This is a fascinating subject, and I've done a lot of research on it.
The best book I've seen that addresses your premise (and actually refutes it) is Steven Pinker's book "The Language Instinct"
In the book, he pretty much proves (to my satisfaction) the following:
#1. All languages on the planet are EXACTLY equivalent, have the same general structure, although there are actually two slightly different structures
in use (Asian vs European) and humans can easily switch between the two of them. All languages follow one of these two main structures, including all
African, Asian, European languages.
#2. Words come from our thoughts, and not the other way around. We will invent words, describe their meaning quite precisely, and these words will
enter the population very easily.
#3. It appears that the ability to speak is instinctive in humans, and no other animals (including Gorillas or Apes) have this ability.
He shows, contrary to popular belief, even the most primitive societies on earth have highly sophisticated languages that are exactly equal (but never
lag or exceed) all the other languages. He describes how "pidgin" languages, such as Creole, are actually syntactically and semantically equivalent
to the Queen's English, no better or worse.

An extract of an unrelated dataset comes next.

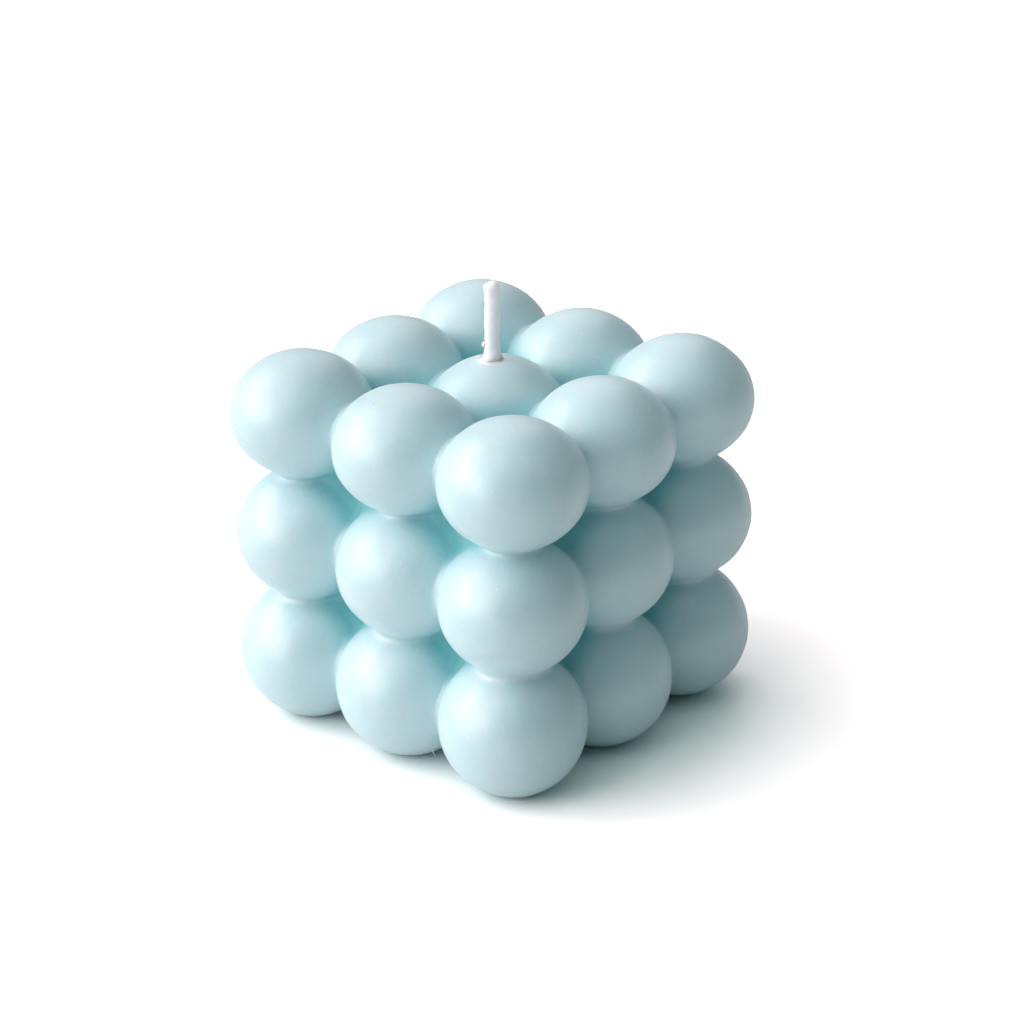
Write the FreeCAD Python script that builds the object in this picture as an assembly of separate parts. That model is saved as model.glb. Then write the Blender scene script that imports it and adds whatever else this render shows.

He also spends quite a bit of time discussing sign languages, which are completely capable of expressing the most abstract thought non-verbally. He
states that sign language is exactly equivalent in power to verbal language.
Finally, he discusses the ability of humans to spontaneously develop languages, citing an example of a society in Brazil, composed completely of deaf
people, who developed a completely unique language that was totally expressive.
So I think your premise is very good, but I think it has been refuted. You will coin a word for what you think -- define your word, and people will
instinctively understand you.
I don't consider Steven Pinker the end-all to this discussion. I believe he is generally correct, but perhaps not 100% so. I'm interested in any
other comments or opinions.
Edit: Fixed some spelling, as if that really matters.